— begin Source material —

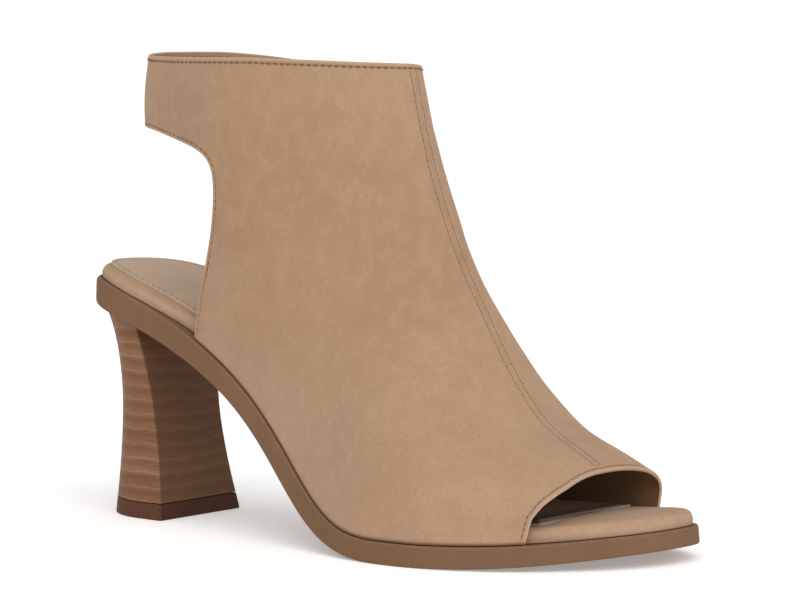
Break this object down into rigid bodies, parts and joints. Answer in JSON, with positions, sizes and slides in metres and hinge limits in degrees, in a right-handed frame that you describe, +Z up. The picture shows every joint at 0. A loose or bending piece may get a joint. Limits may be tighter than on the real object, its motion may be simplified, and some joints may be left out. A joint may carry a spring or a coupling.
{
  "type": "ankle sandal",
  "caption": "Right-foot suede sandal with a high closed ankle, open toe, open heel under an ankle band, padded insole and a flared block heel.",
  "frame": {"origin": "on the floor under the middle of the shoe's bounding box", "axes": "+X from the heel to the toe, +Y to the inner side of the foot, +Z up; the shoe stands on the plane Z = 0"},
  "size_m": [0.2244, 0.0848, 0.152],
  "materials": {
    "suede": "napped suede",
    "insole_suede": "napped suede over padding",
    "sock_leather": "smooth lining leather",
    "outsole": "satin",
    "heel_stack": "stacked, waxed",
    "top_piece": "satin"
  },
  "bodies": {
    "root": {"upper": "suede", "insole": "insole_suede", "sock_lining": "sock_leather", "outsole": "outsole", "heel": "heel_stack", "top_piece": "top_piece"}
  },
  "joints": []
}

— end Source material —

◆ Exercise instructions
Set down the listing above in full, please, exactly as it appears.

◆ The solution
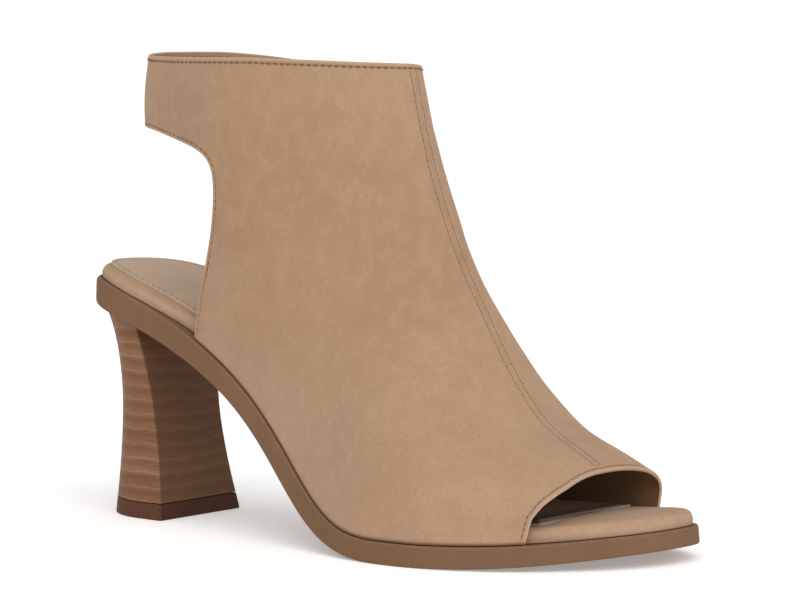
Break this object down into rigid bodies, parts and joints. Answer in JSON, with positions, sizes and slides in metres and hinge limits in degrees, in a right-handed frame that you describe, +Z up. The picture shows every joint at 0. A loose or bending piece may get a joint. Limits may be tighter than on the real object, its motion may be simplified, and some joints may be left out. A joint may carry a spring or a coupling.
{
  "type": "ankle sandal",
  "caption": "Right-foot suede sandal with a high closed ankle, open toe, open heel under an ankle band, padded insole and a flared block heel.",
  "frame": {"origin": "on the floor under the middle of the shoe's bounding box", "axes": "+X from the heel to the toe, +Y to the inner side of the foot, +Z up; the shoe stands on the plane Z = 0"},
  "size_m": [0.2244, 0.0848, 0.152],
  "materials": {
    "suede": "napped suede",
    "insole_suede": "napped suede over padding",
    "sock_leather": "smooth lining leather",
    "outsole": "satin",
    "heel_stack": "stacked, waxed",
    "top_piece": "satin"
  },
  "bodies": {
    "root": {"upper": "suede", "insole": "insole_suede", "sock_lining": "sock_leather", "outsole": "outsole", "heel": "heel_stack", "top_piece": "top_piece"}
  },
  "joints": []
}